RHB Research

Kulim Malaysia - Marginally Below Expectations

kiasutrader
Publish date: Mon, 02 Dec 2013, 09:42 AM

We retain our NEUTRAL call on Kulim and tweak our FV higher to MYR3.76 (from MYR3.53) to reflect a stronger USD on New Britain’s contributions. Although 9M13 core earnings were slightly below our expectations, things are looking up for the company as the weather in Papua New Guinea normalises. We estimate Kulim’s breakup value at MYR3.27 per share, which should serve as a floor price and a good buying level.

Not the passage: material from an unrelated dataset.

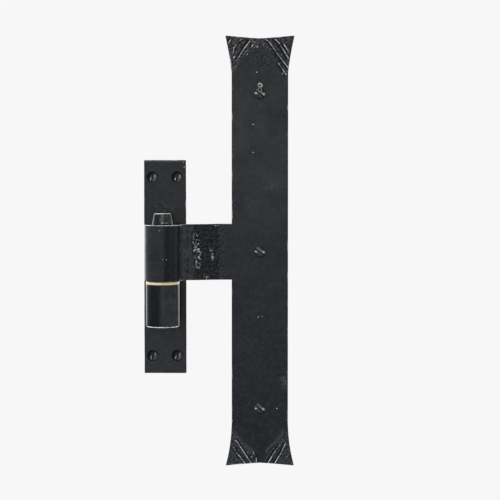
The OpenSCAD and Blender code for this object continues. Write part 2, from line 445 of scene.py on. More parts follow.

- Slightly below expectations. Kulim’s 9M13 results were slightly below both our and consensus expectations. After stripping out MYR79m of unrealised forex and derivative losses, Kulim’s 9M13 core PBT almost matched our full-year forecast. However, due to higher-than-expected effective tax rates and MI item, core net earnings only made up 62% of our full-year forecast.

- Forecasts. We trim our FY13 net profit estimate by 4.5% to MYR127m to incorporate higher MI element and corporate taxes due to the reconsolidation of New Britain Palm Oil. Meanwhile, we raise our FY14 forecast by 8.6% to reflect a stronger USD against MYR at 3.20 and a higher Malaysian plantation production growth of 10% (vs 6% previously).

- Operational numbers. Kulim’s Malaysian plantation saw production growth of 20.7%, which helped to cushion the decline in CPO prices. EBIT fell by just 11% YTD. New Britain should also do significantly better next year as weather normalises after two straight years of exceptionally heavy rainfall.

- Valuation. We value Kulim at MYR3.76, pegged at 18x CY14 earnings which is in line with other large players, especially now that it has become a much purer plantation play following the sale of its fast-food business. With valuation not looking compelling at current levels, we suggest buying on price pullback. The stock should see a floor price at MYR3.27, which is its breakup value.